Though the car was less than twenty years old, it couldn’t have looked more anachronistic among the newer vehicles on the road.  We weren’t far enough removed from the oversized 1970s at that point to be completely past the trauma of those engineering nightmares.  Not only did the Town Car have the classic 1970s bulk, it also got the analogous gas mileage.   

True to form, we were about fifteen minutes from our destination when the turn signal flashed, and my dad steered the craft starboard into a gas station.

“Oh my god!” shrieked my sister.  “Already?”

True enough, the car had burned through just over a quarter-tank of gas in approximately thirty miles.  We pulled in behind to make sure everything else was okay.

“Yeah,” said Dad with mild surprise.  “The radio is broken, but by god the CB still works! It smells like cat piss, but it runs pretty well.  Shitty gas mileage, but we expected that.”

Whether it was a brave face or he really didn’t mind driving a rust-caked blue boat, my sister and I were humiliated by proxy.  Perhaps it was all relative.  My father grew up in the 1960s in a large family of limited means.  Any vehicle was a privilege irrespective of condition.  

My dad once told me of a car he had while in high school that had a rusted-out floorboard on the passenger side.  When he would drive his little brother around, he’d deliberately hit puddles so that muddy water would splash up on him in the passenger seat.  My father tended to be a function over form guy. Maybe the condition and appearance of the Town Car truly didn’t matter.  Maybe it was karma taking the scenic route.

Assured that he would be fine, we were sent ahead to the pink house.  Before the car episode and fallout, we had planned to spend the afternoon playing basketball with the boys.  The games and beer were in full swing by the time we arrived.  Aware of what was going on, the gang was eager to see the loaner car.  We tried to brace them for our father’s arrival.

“It’s so sad,” said my sister.

“It was probably really nice at one time,” I said, locating some specks of optimism in my gold snuffer.

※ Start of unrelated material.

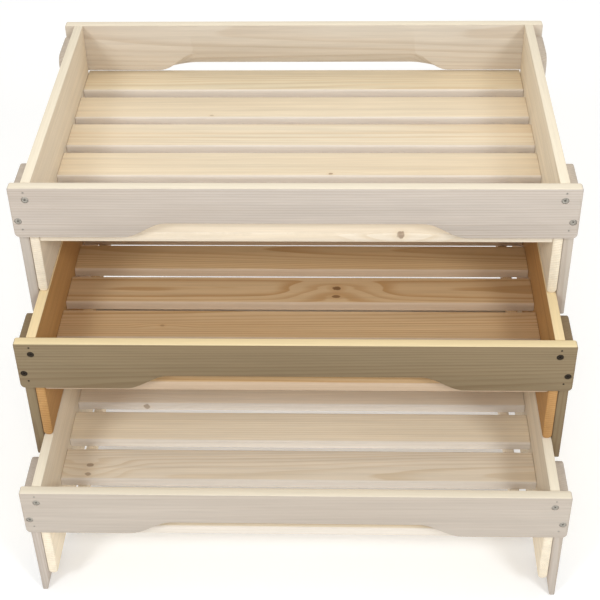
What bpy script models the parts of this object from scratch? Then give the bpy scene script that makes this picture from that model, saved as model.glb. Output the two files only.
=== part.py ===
"""Stack of three slatted wooden storage trays, each a set of separate boards held by screws.

Metres, +Z up. The origin is on the floor, in the middle of the stack's outline. The front faces -Y.
Every tray is the same design. Each lower tray stands further forward than the one above it, and
the legs of the upper tray straddle the side boards of the lower one.
"""

from math import cos, pi, sin

import bpy

# Driving dimensions
TRAY_WIDTH = 0.650
TRAY_DEPTH = 0.410
INNER_WIDTH = 0.600
BOARD = 0.012  # thickness of every board
RAIL_HEIGHT = 0.069
TIER_RISE = 0.158  # rim to rim, going up the stack
TIER_SETBACK = 0.086  # each tray stands this much behind the one below
FOOT_DROP = 0.032  # how far a leg reaches past its side board
LEG_WIDTH = 0.068
LEG_SETDOWN = 0.012  # top of a leg below the rim
FLOOR_DEPTH = 0.071  # top of the slats below the rim
EDGE_SLAT_WIDTH = 0.057  # the slat beside the rail
SLAT_WIDTH = 0.0545
SLAT_PITCH = 0.070
SLAT_GAP = 0.0145  # before the closing slat
INNER_SLATS = 4
# The slats are nailed by eye, so the first two start at slightly different places in each tray
EDGE_SLAT = {"bottom": 0.014, "middle": 0.014, "top": 0.006}
SECOND_SLAT = {"bottom": 0.0920, "middle": 0.0967, "top": 0.0810}
BATTEN_INSET = 0.021  # from a side board's inner face
BATTEN_HEIGHT = 0.018
BATTEN_END_GAP = 0.033  # batten ends stay this far inside the rails
ARCH_FOOT = 0.200  # half width of the rail's cut-out at its bottom edge
ARCH_FLAT = 0.147  # half width of the cut-out's flat top
ARCH_HEIGHT = 0.020
GRIP_INNER = 0.027  # the rear rail's cut-out is a slanted finger grip: height inside
GRIP_OUTER = 0.006  # and outside
SCREW_HEAD_R = 0.004
SCREW_SHANK_R = 0.002
SCREW_LENGTH = 0.038
SCREW_CONE = 0.0025  # depth of the countersunk head
SCREW_FLOAT = 0.0003  # clear space round each screw
UPPER_SCREW_DEPTH = 0.0165  # screws below the rim
LOWER_SCREW_DEPTH = 0.0460
TOUCH = 0.0003  # clear space between boards that touch

TRAYS = ("bottom", "middle", "top")
SIDES = (("left", -1), ("right", 1))
RIM_TO_FOOT = TIER_RISE + FOOT_DROP

PALE_PINE = (0.78, 0.69, 0.54)
OILED_PINE = (0.50, 0.32, 0.13)
ZINC = (0.55, 0.54, 0.52)
BLACK_OXIDE = (0.03, 0.03, 0.03)


def clear_scene():
    for item in list(bpy.data.objects):
        bpy.data.objects.remove(item, do_unlink=True)


def make_material(name, colour, roughness, metallic=0.0):
    material = bpy.data.materials.new(name)
    material.use_nodes = True
    shader = material.node_tree.nodes["Principled BSDF"]
    shader.inputs["Base Color"].default_value = (*colour, 1.0)
    shader.inputs["Roughness"].default_value = roughness
    shader.inputs["Metallic"].default_value = metallic
    material.diffuse_color = (*colour, 1.0)
    return material


def add_tray_empty(name, place):
    """The parent of a whole tray, on the upright line along which the tray lifts."""
    empty = bpy.data.objects.new(name, None)
    empty.location = place
    bpy.context.collection.objects.link(empty)
    return empty


def add_mesh(name, points, faces, place, parent, finish=None):
    """An object with its own origin at place in its parent's frame, and its own copy of a finish."""
    mesh = bpy.data.meshes.new(name)
    mesh.from_pydata(points, [], faces)
    mesh.validate()
    item = bpy.data.objects.new(name, mesh)
    item.parent = parent
    item.location = place
    bpy.context.collection.objects.link(item)
    if finish is not None:
        own_finish = finish.copy()
        own_finish.name = name + "_" + finish.name
        mesh.materials.append(own_finish)
    return item


def loft(name, rings, place, parent, finish=None):
    """A closed body through rings of points, all with the same count, capped at both ends."""
    count = len(rings[0])
    points = [point for ring in rings for point in ring]
    faces = [tuple(reversed(range(count)))]
    for ring in range(len(rings) - 1):
        low = ring * count
        high = low + count
        for step in range(count):
            following = (step + 1) % count
            faces.append((low + step, low + following, high + following, high + step))
    last = (len(rings) - 1) * count
    faces.append(tuple(range(last, last + count)))
    return add_mesh(name, points, faces, place, parent, finish)


def along_y(outline, y):
    """A ring in an X-Z plane. Outlines run clockwise seen from the front, so that faces look outward."""
    return [(x, y, z) for x, z in outline]


def along_x(outline, x):
    return [(x, y, z) for y, z in outline]


def rounded_box(low_a, high_a, low_b, high_b, radii, steps=4):
    """Outline of a rectangle with a radius at each corner: low-low, low-high, high-high, high-low."""
    corners = (
        (low_a, low_b, 1, 1, pi * 1.5, radii[0]),
        (low_a, high_b, 1, -1, pi, radii[1]),
        (high_a, high_b, -1, -1, pi * 0.5, radii[2]),
        (high_a, low_b, -1, 1, 0.0, radii[3]),
    )
    outline = []
    for a, b, toward_a, toward_b, start, radius in corners:
        centre_a = a + toward_a * radius
        centre_b = b + toward_b * radius
        for step in range(steps + 1):
            angle = start - step / steps * pi / 2
            outline.append((centre_a + radius * cos(angle), centre_b + radius * sin(angle)))
    return outline


def rail_outline(arch_height):
    """Outline of a rail seen from the front, with the long shallow cut-out in its bottom edge."""
    half = TRAY_WIDTH / 2
    body = rounded_box(-half, half, -RAIL_HEIGHT, 0.0, (0.006, 0.003, 0.003, 0.006))
    curve_steps = 12
    arch = []
    for step in range(curve_steps + 1):
        part = step / curve_steps
        rise = arch_height * (1 - cos(pi * part)) / 2
        arch.append((ARCH_FOOT + (ARCH_FLAT - ARCH_FOOT) * part, rise - RAIL_HEIGHT))
    mirrored = [(-x, z) for x, z in reversed(arch)]
    return body + arch + mirrored


def add_rail(name, tray, y, outer_arch, inner_arch, faces_front, wood):
    """A rail from y to y plus one board. The outer face is the one that looks away from the tray."""
    front = outer_arch if faces_front else inner_arch
    rear = inner_arch if faces_front else outer_arch
    rings = [along_y(rail_outline(front), 0.0), along_y(rail_outline(rear), BOARD)]
    return loft(name, rings, (0.0, y, 0.0), tray, wood)


def add_side(name, tray, side, wood):
    """A tall side board: tray wall above the floor, and below it the skirt that stands on the next rim."""
    inner = INNER_WIDTH / 2
    outer = inner + BOARD - TOUCH
    low, high = sorted((side * inner, side * outer))
    outline = rounded_box(low, high, TOUCH - TIER_RISE, 0.0, (0.004, 0.0015, 0.0015, 0.004))
    start = BOARD + TOUCH
    end = TRAY_DEPTH - BOARD - TOUCH
    rings = [along_y(outline, 0.0), along_y(outline, end - start)]
    return loft(name, rings, (0.0, start, 0.0), tray, wood)


def add_leg(name, tray, side, y, wood):
    """An outer leg, with rounded top corners and a foot thinned on the inside for easy stacking."""
    inner = INNER_WIDTH / 2 + BOARD
    outer = inner + BOARD
    low, high = sorted((side * inner, side * outer))
    top = -LEG_SETDOWN
    bottom = -RIM_TO_FOOT
    outline = rounded_box(0.0, LEG_WIDTH, bottom, top, (0.003, 0.010, 0.010, 0.003))
    rings = [along_x(outline, high), along_x(outline, low)]
    place = (0.0, y, 0.0)
    leg = loft(name, rings, place, tray, wood)
    taper_start = bottom + FOOT_DROP - 0.002
    taper = 0.0055
    over = 0.006
    wedge = [
        (side * (inner - over), taper_start),
        (side * inner, taper_start),
        (side * (inner + taper), bottom),
        (side * (inner + taper), bottom - over),
        (side * (inner - over), bottom - over),
    ]
    if side < 0:
        wedge.reverse()
    rings = [along_y(wedge, -over), along_y(wedge, LEG_WIDTH + over)]
    cut(leg, loft(name + "_taper_cutter", rings, place, tray))
    return leg


def slat_starts(label, turned):
    """Front edges of the slats and their widths. The narrow closing slat is at one end of the floor."""
    inner_rear = TRAY_DEPTH - BOARD - TOUCH
    floor = [(EDGE_SLAT[label], EDGE_SLAT_WIDTH)]
    for step in range(INNER_SLATS):
        floor.append((SECOND_SLAT[label] + step * SLAT_PITCH, SLAT_WIDTH))
    closing = floor[-1][0] + SLAT_WIDTH + SLAT_GAP
    floor.append((closing, inner_rear - closing))
    if turned:
        floor = [(TRAY_DEPTH - start - width, width) for start, width in reversed(floor)]
    return floor


def add_slat(name, tray, y, width, wood):
    half = INNER_WIDTH / 2 - TOUCH
    outline = rounded_box(0.0, width, -BOARD, 0.0, (0.003,) * 4)
    rings = [along_x(outline, half), along_x(outline, -half)]
    return loft(name, rings, (0.0, y, -FLOOR_DEPTH), tray, wood)


def add_batten(name, tray, side, wood):
    centre = side * (INNER_WIDTH / 2 - BATTEN_INSET - BOARD / 2)
    outline = rounded_box(-BOARD / 2, BOARD / 2, -BATTEN_HEIGHT, 0.0, (0.002,) * 4, steps=2)
    length = TRAY_DEPTH - 2 * (BOARD + BATTEN_END_GAP)
    rings = [along_y(outline, 0.0), along_y(outline, length)]
    place = (centre, BOARD + BATTEN_END_GAP, -FLOOR_DEPTH - BOARD - TOUCH)
    return loft(name, rings, place, tray, wood)


def lathe_y(name, profile, place, parent, finish=None, steps=24):
    """A turned body along +Y. The profile holds (radius, y) pairs from the front to the rear."""
    rings = []
    for radius, y in profile:
        ring = []
        for step in range(steps):
            angle = -2 * pi * step / steps
            ring.append((radius * cos(angle), y, radius * sin(angle)))
        rings.append(ring)
    return loft(name, rings, place, parent, finish)


def cut(body, cutter):
    """Takes the cutter's shape out of the body and keeps the cutter as a hidden helper."""
    modifier = body.modifiers.new("cut_" + cutter.name, "BOOLEAN")
    modifier.operation = "DIFFERENCE"
    modifier.solver = "EXACT"
    modifier.object = cutter
    cutter.hide_render = True
    cutter.display_type = "WIRE"


def add_screw(name, tray, place, metal, boards):
    """A countersunk screw driven along +Y, and its hole with clear space in the boards it passes."""
    profile = [
        (SCREW_HEAD_R, 0.0),
        (SCREW_SHANK_R, SCREW_CONE),
        (SCREW_SHANK_R, SCREW_LENGTH - 0.004),
        (0.0006, SCREW_LENGTH),
    ]
    sunk = (place[0], place[1] + 0.0004, place[2])
    lathe_y(name, profile, sunk, tray, metal)
    hole = [
        (SCREW_HEAD_R + SCREW_FLOAT, -0.003),
        (SCREW_HEAD_R + SCREW_FLOAT, 0.0003),
        (SCREW_SHANK_R + SCREW_FLOAT, SCREW_CONE + 0.0007),
        (SCREW_SHANK_R + SCREW_FLOAT, SCREW_LENGTH + 0.002),
    ]
    cutter = lathe_y(name + "_hole_cutter", hole, place, tray)
    for board in boards:
        cut(board, cutter)


def add_tray(label, place, wood, metal, turned):
    """One whole tray. Place is the middle of the front rail's top outer edge."""
    tray = add_tray_empty(f"{label}_tray", place)
    front = add_rail(f"{label}_front_rail", tray, 0.0, ARCH_HEIGHT, ARCH_HEIGHT, True, wood)
    rear_y = TRAY_DEPTH - BOARD
    add_rail(f"{label}_rear_rail", tray, rear_y, GRIP_OUTER, GRIP_INNER, False, wood)
    for hand, side in SIDES:
        board = add_side(f"{label}_side_{hand}", tray, side, wood)
        leg_start = BOARD + TOUCH
        leg = add_leg(f"{label}_leg_front_{hand}", tray, side, leg_start, wood)
        rear_start = TRAY_DEPTH - leg_start - LEG_WIDTH
        add_leg(f"{label}_leg_rear_{hand}", tray, side, rear_start, wood)
        add_batten(f"{label}_batten_{hand}", tray, side, wood)
        board_middle = side * (INNER_WIDTH + BOARD) / 2
        leg_middle = side * (INNER_WIDTH + 3 * BOARD) / 2
        screws = (
            ("upper", board_middle, UPPER_SCREW_DEPTH, board),
            ("lower", leg_middle, LOWER_SCREW_DEPTH, leg),
        )
        for level, x, depth, receiver in screws:
            add_screw(f"{label}_screw_{level}_{hand}", tray, (x, 0.0, -depth), metal, (front, receiver))
    for number, (start, width) in enumerate(slat_starts(label, turned), 1):
        add_slat(f"{label}_slat_{number}", tray, start, width, wood)


def main():
    clear_scene()
    pale = make_material("pale_pine", PALE_PINE, 0.62)
    oiled = make_material("oiled_pine", OILED_PINE, 0.45)
    zinc = make_material("zinc_screw", ZINC, 0.35, 1.0)
    black = make_material("black_screw", BLACK_OXIDE, 0.4, 1.0)
    finishes = {"bottom": (pale, zinc), "middle": (oiled, black), "top": (pale, zinc)}
    stack_depth = TRAY_DEPTH + (len(TRAYS) - 1) * TIER_SETBACK
    for level, tray in enumerate(TRAYS):
        y = level * TIER_SETBACK - stack_depth / 2
        z = RIM_TO_FOOT + level * TIER_RISE
        wood, metal = finishes[tray]
        add_tray(tray, (0.0, y, z), wood, metal, turned=tray == "top")


main()
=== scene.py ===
"""Looks of a stack of slatted wooden storage trays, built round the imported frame.

Every board is cut from a block the size of its node, rounded and given its own plank of pine, with
growth rings that run through the whole board. Metres, +Z up, the front of the trays faces -Y.
"""

from math import cos, pi, radians, sin
from random import Random

import bpy
from mathutils import Euler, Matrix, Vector


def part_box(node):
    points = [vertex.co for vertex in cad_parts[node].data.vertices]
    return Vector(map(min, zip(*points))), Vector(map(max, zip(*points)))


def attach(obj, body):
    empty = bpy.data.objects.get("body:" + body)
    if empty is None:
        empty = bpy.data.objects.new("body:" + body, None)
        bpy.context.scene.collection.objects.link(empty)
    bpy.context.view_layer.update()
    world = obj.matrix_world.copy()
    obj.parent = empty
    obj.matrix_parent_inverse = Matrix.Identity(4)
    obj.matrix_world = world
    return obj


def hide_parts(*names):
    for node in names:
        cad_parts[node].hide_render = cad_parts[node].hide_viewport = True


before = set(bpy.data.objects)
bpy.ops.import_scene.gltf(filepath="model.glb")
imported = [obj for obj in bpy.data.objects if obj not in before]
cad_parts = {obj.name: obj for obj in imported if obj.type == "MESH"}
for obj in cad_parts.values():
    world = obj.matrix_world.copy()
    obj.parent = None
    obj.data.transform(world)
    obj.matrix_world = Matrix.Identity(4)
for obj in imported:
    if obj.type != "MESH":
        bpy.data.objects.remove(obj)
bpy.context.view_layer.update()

bl_info = {
    "name": "Slatted Tray Stack",
    "version": (1, 0, 0),
    "blender": (4, 5, 0),
    "location": "3D View > Sidebar > Trays",
    "description": "Builds the boards, fasteners and stage of a stack of slatted wooden trays",
    "category": "Add Mesh",
}

TRAYS = ("bottom", "middle", "top")
HANDS = (("left", -1), ("right", 1))
SLATS = range(1, 7)
GRAIN_TURNS = {"x": (0.0, 0.0, 0.0), "y": (0.0, 0.0, -pi / 2), "z": (0.0, pi / 2, 0.0)}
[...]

A few minutes later, a thunderous rumbling could be heard in the distance as if a cacophonous drumline was ushering my dad’s new ride into the neighborhood.  As it lurched in front of the house, everybody stopped what they were doing to watch. Cat calls and wolf whistles greeted his arrival as the behemoth lumbered to a stop along the curb.

“Love those gangster white walls,” howled one of my dad’s friends.

“Oh no,” yelled my father’s roommate.  “You’re not parking that hunk of shit in front of my house.”

It didn’t stay for long.  In fact, that was the only time I saw my dad drive it.  Less than two weeks later, the Town Car threw a rod and met its long-overdue destiny. It was taken to the salvage yard.  My dad spotted my uncle the amount for the tow truck.  He figured it was the least he could do.